Quote verbatim every line from the line containing "two files only." to the line containing "const HEM_Y = -115.3;", inclusive of both, and no other line.

Entries with model source code:
>>>>

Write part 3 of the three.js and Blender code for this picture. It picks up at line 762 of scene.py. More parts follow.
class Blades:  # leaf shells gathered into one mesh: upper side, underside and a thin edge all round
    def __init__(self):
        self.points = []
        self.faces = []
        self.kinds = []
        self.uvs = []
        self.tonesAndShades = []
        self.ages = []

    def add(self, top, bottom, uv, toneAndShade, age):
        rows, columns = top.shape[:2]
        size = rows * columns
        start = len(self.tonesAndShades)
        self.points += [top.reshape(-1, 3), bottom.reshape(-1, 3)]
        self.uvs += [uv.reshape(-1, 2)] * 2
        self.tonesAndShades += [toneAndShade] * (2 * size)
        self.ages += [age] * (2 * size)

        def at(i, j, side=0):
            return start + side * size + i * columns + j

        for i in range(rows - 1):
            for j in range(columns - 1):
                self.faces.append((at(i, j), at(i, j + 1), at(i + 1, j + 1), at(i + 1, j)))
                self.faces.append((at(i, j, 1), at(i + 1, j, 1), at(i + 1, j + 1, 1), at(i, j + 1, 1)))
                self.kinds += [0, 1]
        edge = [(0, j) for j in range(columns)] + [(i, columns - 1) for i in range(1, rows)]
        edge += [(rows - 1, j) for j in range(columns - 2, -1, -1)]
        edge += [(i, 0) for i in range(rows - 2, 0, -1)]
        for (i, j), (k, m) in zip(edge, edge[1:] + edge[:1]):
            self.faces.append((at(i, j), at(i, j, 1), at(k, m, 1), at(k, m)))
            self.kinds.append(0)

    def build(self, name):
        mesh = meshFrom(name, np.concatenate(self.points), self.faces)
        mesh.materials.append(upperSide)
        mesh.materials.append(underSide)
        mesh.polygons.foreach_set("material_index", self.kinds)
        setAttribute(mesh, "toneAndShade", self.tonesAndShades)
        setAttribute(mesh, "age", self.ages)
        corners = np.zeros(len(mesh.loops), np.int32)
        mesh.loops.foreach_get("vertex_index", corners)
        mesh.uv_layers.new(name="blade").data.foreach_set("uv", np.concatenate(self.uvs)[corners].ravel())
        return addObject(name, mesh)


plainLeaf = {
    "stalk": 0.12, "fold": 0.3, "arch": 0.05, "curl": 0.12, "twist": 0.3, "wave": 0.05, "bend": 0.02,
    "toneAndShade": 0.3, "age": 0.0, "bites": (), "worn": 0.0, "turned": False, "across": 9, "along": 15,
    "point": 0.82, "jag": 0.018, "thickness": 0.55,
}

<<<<
>>>>

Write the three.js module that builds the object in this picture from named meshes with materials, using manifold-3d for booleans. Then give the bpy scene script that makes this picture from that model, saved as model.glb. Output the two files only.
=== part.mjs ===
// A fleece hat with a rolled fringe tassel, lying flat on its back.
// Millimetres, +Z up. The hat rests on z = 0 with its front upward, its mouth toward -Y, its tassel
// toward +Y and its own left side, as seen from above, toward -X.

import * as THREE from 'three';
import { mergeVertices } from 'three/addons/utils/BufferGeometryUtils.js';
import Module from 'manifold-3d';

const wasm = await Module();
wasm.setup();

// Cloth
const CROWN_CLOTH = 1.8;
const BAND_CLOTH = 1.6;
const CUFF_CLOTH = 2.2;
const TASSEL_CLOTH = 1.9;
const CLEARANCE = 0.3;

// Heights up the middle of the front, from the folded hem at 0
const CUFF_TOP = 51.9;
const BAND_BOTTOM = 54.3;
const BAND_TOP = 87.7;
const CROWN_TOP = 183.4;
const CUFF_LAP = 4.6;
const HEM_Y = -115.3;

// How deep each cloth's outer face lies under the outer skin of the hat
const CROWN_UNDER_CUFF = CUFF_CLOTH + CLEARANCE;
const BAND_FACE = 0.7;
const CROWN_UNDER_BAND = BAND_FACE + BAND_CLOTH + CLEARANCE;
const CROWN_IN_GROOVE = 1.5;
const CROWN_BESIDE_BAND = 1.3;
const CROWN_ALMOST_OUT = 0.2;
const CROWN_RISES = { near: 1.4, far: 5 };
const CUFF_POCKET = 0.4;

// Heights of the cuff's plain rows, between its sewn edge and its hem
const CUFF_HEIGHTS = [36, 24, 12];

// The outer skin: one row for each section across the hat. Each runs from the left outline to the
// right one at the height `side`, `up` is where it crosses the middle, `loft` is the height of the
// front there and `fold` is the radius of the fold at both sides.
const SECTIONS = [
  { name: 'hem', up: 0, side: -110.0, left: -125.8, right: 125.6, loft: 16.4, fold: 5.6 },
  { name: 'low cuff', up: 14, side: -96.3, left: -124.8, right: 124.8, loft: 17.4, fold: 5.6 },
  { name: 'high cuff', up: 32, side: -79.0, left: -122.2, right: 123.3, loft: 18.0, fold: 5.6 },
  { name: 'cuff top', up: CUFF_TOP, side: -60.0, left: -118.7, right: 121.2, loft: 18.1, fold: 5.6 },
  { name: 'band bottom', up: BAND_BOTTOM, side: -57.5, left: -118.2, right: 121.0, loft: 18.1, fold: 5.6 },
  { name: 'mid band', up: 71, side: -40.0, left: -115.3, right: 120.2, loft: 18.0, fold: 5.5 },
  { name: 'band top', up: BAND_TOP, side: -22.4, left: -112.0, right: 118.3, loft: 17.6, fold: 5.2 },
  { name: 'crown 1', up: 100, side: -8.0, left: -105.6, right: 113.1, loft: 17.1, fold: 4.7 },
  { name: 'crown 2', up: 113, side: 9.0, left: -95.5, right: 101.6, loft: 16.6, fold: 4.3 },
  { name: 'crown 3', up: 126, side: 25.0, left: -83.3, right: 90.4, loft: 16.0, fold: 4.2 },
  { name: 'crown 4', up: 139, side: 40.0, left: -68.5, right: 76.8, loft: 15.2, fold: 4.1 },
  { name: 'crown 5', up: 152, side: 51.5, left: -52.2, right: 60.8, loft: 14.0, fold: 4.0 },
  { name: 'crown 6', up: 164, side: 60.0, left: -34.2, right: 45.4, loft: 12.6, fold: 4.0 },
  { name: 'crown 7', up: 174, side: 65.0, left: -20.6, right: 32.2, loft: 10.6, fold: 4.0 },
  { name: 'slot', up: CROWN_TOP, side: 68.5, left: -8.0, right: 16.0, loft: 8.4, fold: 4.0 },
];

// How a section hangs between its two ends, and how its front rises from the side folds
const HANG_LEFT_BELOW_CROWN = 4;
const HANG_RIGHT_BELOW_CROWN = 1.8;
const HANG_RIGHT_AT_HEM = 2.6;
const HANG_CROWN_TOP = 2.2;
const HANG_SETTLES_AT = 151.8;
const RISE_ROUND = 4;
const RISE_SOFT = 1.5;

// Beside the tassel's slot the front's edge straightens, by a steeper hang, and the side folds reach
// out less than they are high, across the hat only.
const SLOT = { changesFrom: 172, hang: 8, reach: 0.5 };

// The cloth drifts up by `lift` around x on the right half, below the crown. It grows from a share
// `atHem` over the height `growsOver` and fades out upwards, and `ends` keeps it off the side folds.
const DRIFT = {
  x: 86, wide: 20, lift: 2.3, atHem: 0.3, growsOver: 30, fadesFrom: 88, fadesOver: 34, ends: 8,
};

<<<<
>>>>

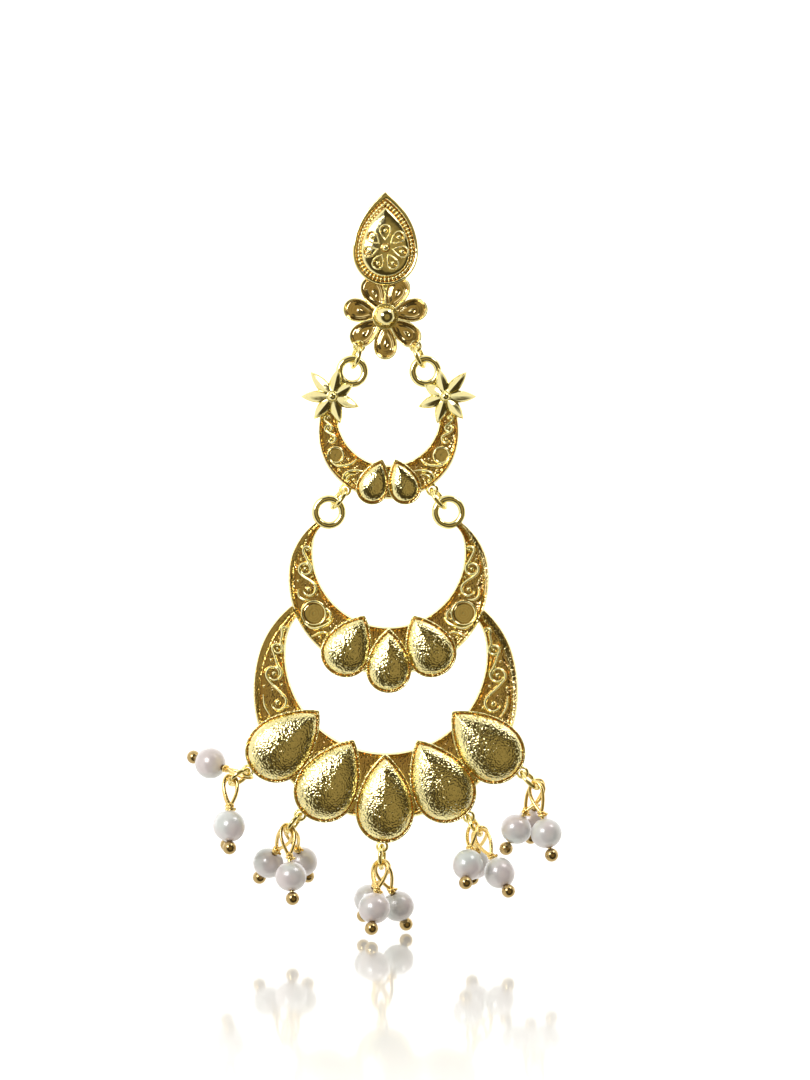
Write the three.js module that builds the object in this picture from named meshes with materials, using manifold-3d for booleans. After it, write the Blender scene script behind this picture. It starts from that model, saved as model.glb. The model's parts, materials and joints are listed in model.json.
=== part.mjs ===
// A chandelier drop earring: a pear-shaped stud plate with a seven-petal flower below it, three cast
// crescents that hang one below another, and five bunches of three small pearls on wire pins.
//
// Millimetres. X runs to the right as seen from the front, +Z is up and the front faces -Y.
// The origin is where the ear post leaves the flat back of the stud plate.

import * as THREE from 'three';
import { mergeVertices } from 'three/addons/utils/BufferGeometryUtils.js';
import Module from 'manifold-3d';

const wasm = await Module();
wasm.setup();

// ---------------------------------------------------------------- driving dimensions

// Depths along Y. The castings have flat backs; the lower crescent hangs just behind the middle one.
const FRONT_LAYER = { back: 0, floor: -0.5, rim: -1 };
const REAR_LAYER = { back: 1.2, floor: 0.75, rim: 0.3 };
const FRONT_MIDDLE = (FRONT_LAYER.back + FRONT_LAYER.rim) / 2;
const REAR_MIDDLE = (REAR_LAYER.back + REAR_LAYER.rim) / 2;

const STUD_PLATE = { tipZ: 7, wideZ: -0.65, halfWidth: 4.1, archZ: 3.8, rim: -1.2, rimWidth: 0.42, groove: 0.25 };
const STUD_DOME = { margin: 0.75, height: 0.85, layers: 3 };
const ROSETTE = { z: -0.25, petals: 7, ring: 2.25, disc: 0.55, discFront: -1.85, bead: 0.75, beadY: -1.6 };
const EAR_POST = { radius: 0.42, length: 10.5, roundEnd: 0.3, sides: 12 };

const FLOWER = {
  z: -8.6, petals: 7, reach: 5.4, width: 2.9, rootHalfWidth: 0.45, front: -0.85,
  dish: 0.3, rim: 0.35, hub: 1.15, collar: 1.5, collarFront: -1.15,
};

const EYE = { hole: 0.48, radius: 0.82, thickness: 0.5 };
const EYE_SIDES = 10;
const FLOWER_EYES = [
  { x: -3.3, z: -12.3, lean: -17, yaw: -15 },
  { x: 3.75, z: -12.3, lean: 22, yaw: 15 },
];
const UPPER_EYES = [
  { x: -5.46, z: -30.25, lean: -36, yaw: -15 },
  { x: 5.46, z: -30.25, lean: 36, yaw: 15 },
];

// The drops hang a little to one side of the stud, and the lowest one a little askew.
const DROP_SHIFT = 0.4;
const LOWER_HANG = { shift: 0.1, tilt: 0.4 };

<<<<

(SOLUTION BELOW):
Write the three.js module that builds the object in this picture from named meshes with materials, using manifold-3d for booleans. Then give the bpy scene script that makes this picture from that model, saved as model.glb. Output the two files only.
=== part.mjs ===
// A fleece hat with a rolled fringe tassel, lying flat on its back.
// Millimetres, +Z up. The hat rests on z = 0 with its front upward, its mouth toward -Y, its tassel
// toward +Y and its own left side, as seen from above, toward -X.

import * as THREE from 'three';
import { mergeVertices } from 'three/addons/utils/BufferGeometryUtils.js';
import Module from 'manifold-3d';

const wasm = await Module();
wasm.setup();

// Cloth
const CROWN_CLOTH = 1.8;
const BAND_CLOTH = 1.6;
const CUFF_CLOTH = 2.2;
const TASSEL_CLOTH = 1.9;
const CLEARANCE = 0.3;

// Heights up the middle of the front, from the folded hem at 0
const CUFF_TOP = 51.9;
const BAND_BOTTOM = 54.3;
const BAND_TOP = 87.7;
const CROWN_TOP = 183.4;
const CUFF_LAP = 4.6;
const HEM_Y = -115.3;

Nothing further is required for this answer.